CMSgt. Lorraine F. Regan, special assistant for Total Force enlisted issues, said she primarily sees administrative hurdles.
“We’ve been working together side by side, deploying, for many years,” Regan said. “Operationally, tactically, we work very well together.” However there are still many administrative, policy, and systemic hindrances that conspire to make it difficult to transition among components.
“I think integration as a whole—we’ve been doing it well for many years. We’ve just got to get the right kind of guidance and the right policies in place to facilitate that integration better,” Regan said.
Right now, the TFC is working to get an integrated personnel pay system online to overcome the issue of late paychecks every time an airman switches components.
There also is a push to consolidate some functions in the field, Cashman said, using the example of Scott AFB, Ill., where each component has a separate supply depot.
“At the grassroots level, we’re looking to gain efficiencies there,” he said.
The Right Ratio
In addition to integration, the TFC office has been working on a mathematical analysis of the force mix.
“We started about a year ago, to analyze every major mission area. There were 35 of them in the way we broke it out, and we built an objective mathematical model to which you could say, ‘What if we went 70-30 active-reserve? What if we went 85-15? How much does it cost? How much capacity does it deliver to the Air Force?’?” Cashman explained.
Then, he said, planners measured the capacity against the Air Force’s requirements to find the most efficient ways to man the missions.
They discovered that the Total Force is below the number of airmen necessary to execute the mission right now, Cashman said. They also found that for 24/7 missions, the most economical way to staff is with the Active Duty force, while unsurprisingly, missions having a heavy surge requirement are most economically filled with the reserve components.
“That’s what we’ve learned from going through the $52 billion Air Force investment in our personnel, the 437,000 billets we analyzed in the last year. And we can, in future budget proposals, show some objective metrics underpinning the decisions we make,” he said.
In fact, some of that math was incorporated into the Fiscal 2016 and 2017 budget proposals, though Fiscal 2018 is the first year it informs every decision, Cashman said.
It comes down to force mixing to produce capacity, Malackowski said.
“The Chief and the Secretary do not have enough airmen to do the missions that are required, … and how they make do is by the quality of people like Chief Regan.
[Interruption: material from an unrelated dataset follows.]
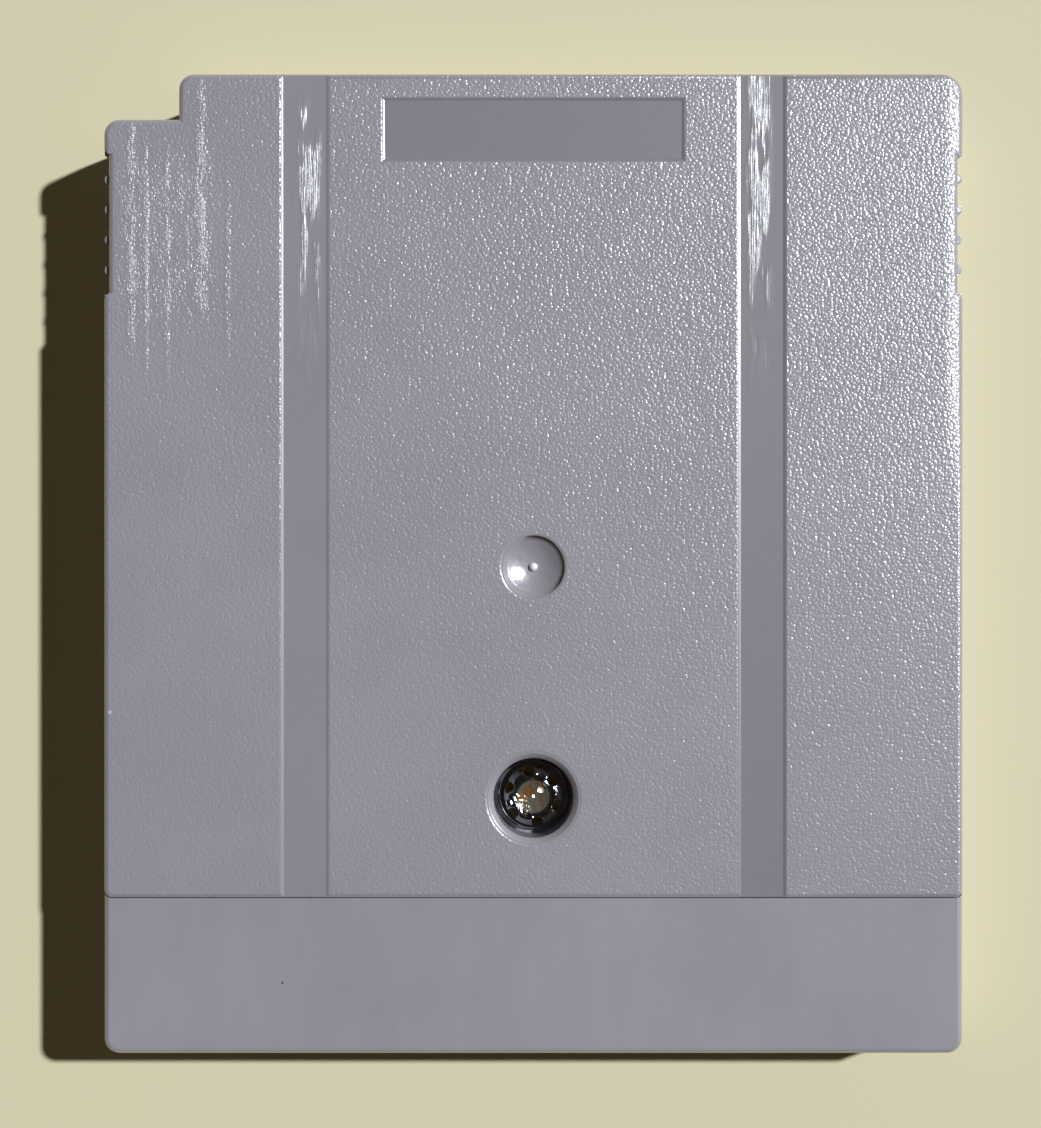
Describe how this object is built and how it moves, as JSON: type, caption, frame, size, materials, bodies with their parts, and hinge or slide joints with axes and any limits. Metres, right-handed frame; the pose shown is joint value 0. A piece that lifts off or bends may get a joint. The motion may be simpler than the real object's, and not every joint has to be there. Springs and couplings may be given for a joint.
{
  "type": "game cartridge",
  "caption": "Flat grey game cartridge for a handheld console, with ribbed side grips, a corner notch, a screwed two-part shell and a connector slot.",
  "frame": {"origin": "centre of the label face's outline, on the surface that the cartridge lies on", "axes": "+X to the right seen from the back, +Y towards the top edge, away from the connector, +Z out of the back panel"},
  "size_m": [0.057, 0.065, 0.0078],
  "materials": {
    "case_plastic": "fine spark-eroded grain on the panel, smooth in the channels and on the band",
    "screw_metal": "bright nickel plate",
    "board_laminate": "green solder mask",
    "contact_gold": "gold plate",
    "chip_mould": "matt moulded",
    "lead_tin": "tin plate",
    "cell_steel": "brushed",
    "capacitor_ceramic": "satin fired ceramic"
  },
  "bodies": {
    "root": {"front_shell": "case_plastic", "back_shell": "case_plastic", "case_screw": "screw_metal", "circuit_board": "board_laminate", "edge_contacts": "contact_gold", "rom_chip_body": "chip_mould", "rom_chip_leads": "lead_tin", "save_ram_body": "chip_mould", "save_ram_leads": "lead_tin", "bank_controller_body": "chip_mould", "bank_controller_leads": "lead_tin", "power_monitor_body": "chip_mould", "power_monitor_leads": "lead_tin", "coin_cell": "cell_steel", "cell_tab_positive": "lead_tin", "cell_tab_negative": "lead_tin", "capacitor_1_body": "capacitor_ceramic", "capacitor_1_ends": "lead_tin", "capacitor_2_body": "capacitor_ceramic", "capacitor_2_ends": "lead_tin", "capacitor_3_body": "capacitor_ceramic", "capacitor_3_ends": "lead_tin", "capacitor_4_body": "capacitor_ceramic", "capacitor_4_ends": "lead_tin", "resistor_1_body": "chip_mould", "resistor_1_ends": "lead_tin", "resistor_2_body": "chip_mould", "resistor_2_ends": "lead_tin", "resistor_3_body": "chip_mould", "resistor_3_ends": "lead_tin"}
  },
  "joints": []
}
Our airmen just keep coming back and saying, ‘Yes, ma’am’ and ‘Yes, sir,’ … and that’s across all three components,” he said.
The Total Force transformation may not be complete, but much has changed since Operation Desert Storm 25 years ago, Cashman, La Fave, Malackowski, and Regan said.
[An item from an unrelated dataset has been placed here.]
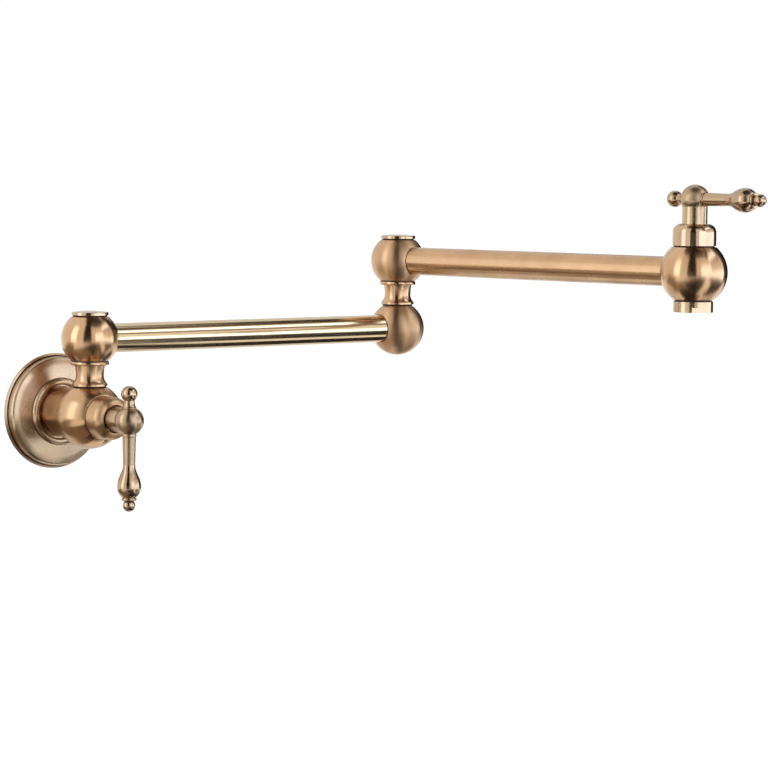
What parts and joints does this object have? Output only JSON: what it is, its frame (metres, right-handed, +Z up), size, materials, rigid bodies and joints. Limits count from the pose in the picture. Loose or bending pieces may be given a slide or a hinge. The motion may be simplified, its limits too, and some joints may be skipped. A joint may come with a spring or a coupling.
{
  "type": "wall mounted pot filler",
  "caption": "Wall mounted pot filler tap with a round flange, two folding tube arms on ball swivels, a lever valve at the wall and a lever valve over the aerator spout.",
  "frame": {"origin": "centre of the wall flange's back face, on the axis of the inlet thread", "axes": "+Z up, +Y into the wall along the inlet thread, -Y out into the room, +X along the wall"},
  "size_m": [0.3622, 0.3763, 0.2144],
  "materials": {
    "brushed_brass": "lathe brushed, antique bronze tone, clear lacquer",
    "polished_brass": "fine polished, antique bronze tone",
    "satin_brass": "satin drawn tube, antique bronze tone",
    "raw_brass": "plain machined brass, inside the body",
    "nitrile_rubber": "moulded black",
    "fibre_washer": "pressed red brown fibre",
    "foam_gasket": "closed cell foam",
    "acetal": "moulded, low friction",
    "white_acetal": "moulded white",
    "alumina_ceramic": "lapped white alumina",
    "stainless_mesh": "woven filter in a rim",
    "black_steel": "blackened steel screw"
  },
  "bodies": {
    "wall_side": {"wall_flange": "brushed_brass", "wall_gasket": "foam_gasket", "flange_o_ring": "nitrile_rubber", "inlet_nipple": "raw_brass", "nipple_washer": "fibre_washer", "inlet_filter": "stainless_mesh", "wall_valve_body": "brushed_brass", "wall_bonnet": "brushed_brass", "wall_cartridge_body": "raw_brass", "wall_fixed_disc": "alumina_ceramic", "wall_disc_seal": "nitrile_rubber", "shoulder_collar": "polished_brass", "shoulder_post": "raw_brass", "shoulder_post_o_rings": "nitrile_rubber", "shoulder_thrust_washer": "acetal", "shoulder_top_washer": "acetal", "shoulder_nut": "raw_brass"},
    "wall_handle": {"wall_handle_hub": "brushed_brass", "wall_handle_lever": "brushed_brass", "wall_handle_finial": "brushed_brass", "wall_set_screw": "black_steel", "wall_spindle": "raw_brass", "wall_spindle_o_ring": "nitrile_rubber", "wall_moving_disc": "alumina_ceramic"},
    "lower_arm": {"shoulder_ball": "brushed_brass", "shoulder_cap": "polished_brass", "lower_arm_tube": "polished_brass", "elbow_lower_ball": "brushed_brass", "elbow_collar": "polished_brass", "elbow_post": "raw_brass", "elbow_post_o_rings": "nitrile_rubber", "elbow_thrust_washer": "acetal", "elbow_top_washer": "acetal", "elbow_nut": "raw_brass"},
    "upper_arm": {"elbow_ball": "brushed_brass", "elbow_cap": "polished_brass", "upper_arm_tube": "satin_brass", "outlet_valve_body": "brushed_brass", "outlet_bonnet": "brushed_brass", "outlet_cartridge_body": "raw_brass", "outlet_fixed_disc": "alumina_ceramic", "outlet_disc_seal": "nitrile_rubber", "aerator_housing": "brushed_brass", "aerator_insert": "white_acetal", "aerator_washer": "nitrile_rubber"},
    "outlet_handle": {"outlet_handle_hub": "brushed_brass", "outlet_handle_lever": "brushed_brass", "outlet_handle_finial": "brushed_brass", "outlet_set_screw": "black_steel", "outlet_spindle": "raw_brass", "outlet_spindle_o_ring": "nitrile_rubber", "outlet_moving_disc": "alumina_ceramic"}
  },
  "joints": [
    {"name": "shoulder_swivel", "type": "hinge", "parent": "wall_side", "child": "lower_arm", "pos_m": [0, -0.0445, 0.0505], "axis": [0, 0, 1], "range_deg": [-180, 0]},
    {"name": "elbow_swivel", "type": "hinge", "parent": "lower_arm", "child": "upper_arm", "pos_m": [0.257, -0.0445, 0.0985], "axis": [0, 0, 1], "continuous": true},
    {"name": "wall_valve_turn", "type": "hinge", "parent": "wall_side", "child": "wall_handle", "pos_m": [0, -0.0445, 0], "axis": [0, 1, 0], "range_deg": [0, 90]},
    {"name": "outlet_valve_turn", "type": "hinge", "parent": "upper_arm", "child": "outlet_handle", "pos_m": [0.30163, -0.2976, 0.0985], "axis": [0, 0, 1], "range_deg": [-84, 6]}
  ]
}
“For those of us who were serving [during Desert Storm], the mission delivery—the most important thing that our Air Force does—the history books will say that all the units delivered the mission exactly the same,” Malackowski said.
“But if you walked the flight line … we certainly looked different. And we certainly didn’t go to the chow hall and integrate like you’re doing in this office today.”
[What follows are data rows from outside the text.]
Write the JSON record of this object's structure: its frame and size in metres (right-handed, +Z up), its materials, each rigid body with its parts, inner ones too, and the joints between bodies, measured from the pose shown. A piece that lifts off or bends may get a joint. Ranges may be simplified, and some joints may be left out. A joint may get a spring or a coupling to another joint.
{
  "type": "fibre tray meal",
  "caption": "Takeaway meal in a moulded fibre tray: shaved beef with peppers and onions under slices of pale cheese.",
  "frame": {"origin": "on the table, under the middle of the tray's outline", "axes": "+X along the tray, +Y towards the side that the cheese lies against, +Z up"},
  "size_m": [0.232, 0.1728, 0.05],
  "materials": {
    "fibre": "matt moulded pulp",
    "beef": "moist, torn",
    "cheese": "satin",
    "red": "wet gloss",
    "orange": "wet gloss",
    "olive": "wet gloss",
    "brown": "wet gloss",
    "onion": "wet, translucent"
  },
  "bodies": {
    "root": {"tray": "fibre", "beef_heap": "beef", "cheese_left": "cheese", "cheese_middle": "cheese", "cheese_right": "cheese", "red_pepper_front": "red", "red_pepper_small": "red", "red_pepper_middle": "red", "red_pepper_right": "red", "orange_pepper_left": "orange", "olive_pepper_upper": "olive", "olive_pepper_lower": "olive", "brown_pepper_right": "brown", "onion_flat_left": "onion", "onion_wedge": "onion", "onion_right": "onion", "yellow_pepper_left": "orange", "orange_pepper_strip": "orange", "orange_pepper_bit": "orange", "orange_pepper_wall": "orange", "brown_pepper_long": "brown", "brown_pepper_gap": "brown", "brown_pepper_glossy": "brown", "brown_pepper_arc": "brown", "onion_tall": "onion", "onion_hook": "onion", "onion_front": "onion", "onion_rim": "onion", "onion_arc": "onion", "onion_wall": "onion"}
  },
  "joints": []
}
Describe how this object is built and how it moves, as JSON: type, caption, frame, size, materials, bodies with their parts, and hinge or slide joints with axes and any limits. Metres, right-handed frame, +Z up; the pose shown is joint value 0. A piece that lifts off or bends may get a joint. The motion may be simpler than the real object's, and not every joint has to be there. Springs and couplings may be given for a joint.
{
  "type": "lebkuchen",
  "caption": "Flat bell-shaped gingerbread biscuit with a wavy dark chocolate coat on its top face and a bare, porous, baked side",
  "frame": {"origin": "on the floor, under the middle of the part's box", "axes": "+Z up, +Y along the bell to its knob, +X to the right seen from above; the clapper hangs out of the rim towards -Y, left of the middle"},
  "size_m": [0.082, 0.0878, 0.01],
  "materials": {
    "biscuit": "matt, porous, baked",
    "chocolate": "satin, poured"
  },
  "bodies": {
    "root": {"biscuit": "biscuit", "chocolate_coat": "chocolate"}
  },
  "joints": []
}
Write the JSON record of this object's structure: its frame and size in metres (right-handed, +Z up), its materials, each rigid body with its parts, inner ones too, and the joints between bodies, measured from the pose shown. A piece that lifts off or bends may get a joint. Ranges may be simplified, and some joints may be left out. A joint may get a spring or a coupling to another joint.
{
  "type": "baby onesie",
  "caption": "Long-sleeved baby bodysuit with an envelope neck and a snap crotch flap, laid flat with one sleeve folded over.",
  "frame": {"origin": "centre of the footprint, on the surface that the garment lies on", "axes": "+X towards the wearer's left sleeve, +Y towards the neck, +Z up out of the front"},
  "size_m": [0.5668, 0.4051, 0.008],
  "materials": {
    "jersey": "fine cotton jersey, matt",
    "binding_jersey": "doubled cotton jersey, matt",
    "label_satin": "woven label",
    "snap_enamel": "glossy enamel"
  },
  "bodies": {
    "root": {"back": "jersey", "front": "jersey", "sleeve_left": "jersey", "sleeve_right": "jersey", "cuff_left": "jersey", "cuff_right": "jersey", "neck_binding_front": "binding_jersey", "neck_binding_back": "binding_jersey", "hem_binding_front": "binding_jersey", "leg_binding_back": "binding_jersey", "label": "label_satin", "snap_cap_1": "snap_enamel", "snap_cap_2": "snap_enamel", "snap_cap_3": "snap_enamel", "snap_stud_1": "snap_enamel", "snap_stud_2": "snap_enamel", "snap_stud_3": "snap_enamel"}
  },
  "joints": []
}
Regan was in the active component during the first Gulf War and said things are “dramatically different” now.
“I can’t recall having very much engagement with any reserve component members back then, so I think that speaks a lot to how far the Air Force has really come,” she said. “Today, when I go into almost any community, people notice if there are representatives of all the components there, and if it’s not mentioned, people will ask, … and they’re trying to build their teams with that Total Force mentality in mind.”
Desert Storm may have been the beginning of the cultural evolution of the Total Force, Cashman said.
“The dramatic changes we’ve seen in the last three years, even, were founded on the experiences of the Air Force’s senior leaders now, over the last 25 years of Air Force engagement of war, where they all fought side by side with other component members. Their perception of what the reserve component is, is very different than the generation before them,” he said.
Good Head Start
As the Air Force has moved forward, Total Force integration efforts have converged with not just the Budget Control Act and sequestration in recent years, but also with Russian aggression in Ukraine, the rise of ISIS, and other new mission demands on the Air Force, La Fave said.
“This is something that we’ve gotten a pretty good head start on, but it’s a requirement. The fact is, we, the Air Force, have been at war for 25 years and the requirements aren’t going away. So we’re looking at ways of leveraging those strengths of the three components to fight our nation’s wars.
“In better times, if there were unlimited budgets and unlimited numbers of aircraft we could order, and it was quiet on the eastern and western fronts, different story. But here we are today trying to solve our nation’s problems with a capable Air Force made up of three components,” La Fave said.
Malackowski agreed.
“The demands on the Air Force and the demands on the department have increased at an exponential level, and unless you grow airmen and you grow budgets—and you know we’re not doing that—you’ve got to get better. It’s my personal belief that it’s the best Air Force that it’s ever been, and it’s been an honor to serve with it, but we also know that we have to get better. And so this Total Force Continuum is certainly working to do that.”
In September 2015, Air Force Secretary Deborah Lee James wrote that making Total Force integration a permanent part of the Air Force culture is “a critical part of our evolution.”
“If we are to remain the world’s most dominant Air Force, we must continue to remove barriers that inhibit Total Force integration. As we move forward, I am committed to ensuring a seamless and efficient Total Force,” she said.
That commitment to the Total Force concept at the highest levels is encouraging, Cashman and Regan said, because it shows it has truly become part of the Air Force’s culture, even if the end is not yet in sight.
“From the strategic level, we’re still in the middle chapters of a very long book,” La Fave said. “We’re doing great, we’re fighting our nation’s wars with the resources and the great airmen we’re given, but I think there’s great change to come, and we’re here to shape that.”